Metrics are crucial, but logs provide context. Implement a centralized logging solution (e.g., ELK stack, Loki, Splunk) to aggregate logs from all your application servers and PostgreSQL instances. This allows for easier debugging and correlation between metrics and events.

Health Checks and Synthetic Monitoring

Proactively test your application’s availability and functionality. Implement HTTP health check endpoints in your Python app (e.g., /healthz) that check database connectivity and other critical dependencies. Use tools like Prometheus Blackbox Exporter or external services to periodically probe these endpoints and critical application flows.

Resource Limits and Autoscaling

On Linode, leverage their autoscaling capabilities or implement your own based on Prometheus metrics.

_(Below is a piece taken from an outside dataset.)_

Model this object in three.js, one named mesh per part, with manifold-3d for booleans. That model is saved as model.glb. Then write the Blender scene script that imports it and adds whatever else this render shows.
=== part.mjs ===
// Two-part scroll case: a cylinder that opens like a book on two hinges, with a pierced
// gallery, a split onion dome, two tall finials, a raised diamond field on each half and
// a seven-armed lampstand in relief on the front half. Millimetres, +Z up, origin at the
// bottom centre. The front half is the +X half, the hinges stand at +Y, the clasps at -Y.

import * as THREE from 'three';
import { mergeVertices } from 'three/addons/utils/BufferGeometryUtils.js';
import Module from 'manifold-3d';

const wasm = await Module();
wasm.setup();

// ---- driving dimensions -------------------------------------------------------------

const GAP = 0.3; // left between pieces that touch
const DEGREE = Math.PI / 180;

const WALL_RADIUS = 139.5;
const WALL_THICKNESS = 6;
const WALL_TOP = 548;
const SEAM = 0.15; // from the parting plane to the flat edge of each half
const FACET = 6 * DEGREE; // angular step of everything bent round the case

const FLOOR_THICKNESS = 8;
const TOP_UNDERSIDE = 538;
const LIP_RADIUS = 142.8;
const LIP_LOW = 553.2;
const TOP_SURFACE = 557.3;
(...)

For example, scale up your Python application instances when CPU utilization or request queue length exceeds certain thresholds. For PostgreSQL, consider read replicas for scaling read-heavy workloads.

Security of Monitoring Endpoints

Ensure your monitoring endpoints (/metrics, exporter ports) are secured. If they are exposed externally, consider using firewall rules, VPNs, or authentication mechanisms. For internal networks, ensure only your Prometheus server can access these ports.

Distributed Tracing

For complex microservice architectures or deep performance analysis, integrate distributed tracing (e.g., Jaeger, Zipkin). This allows you to follow a request across multiple services, pinpointing latency bottlenecks with high precision. Libraries like OpenTelemetry can help instrument your Python applications.

By implementing these monitoring strategies, you can build a resilient and observable system, ensuring your Python applications and PostgreSQL clusters remain healthy and performant on Linode.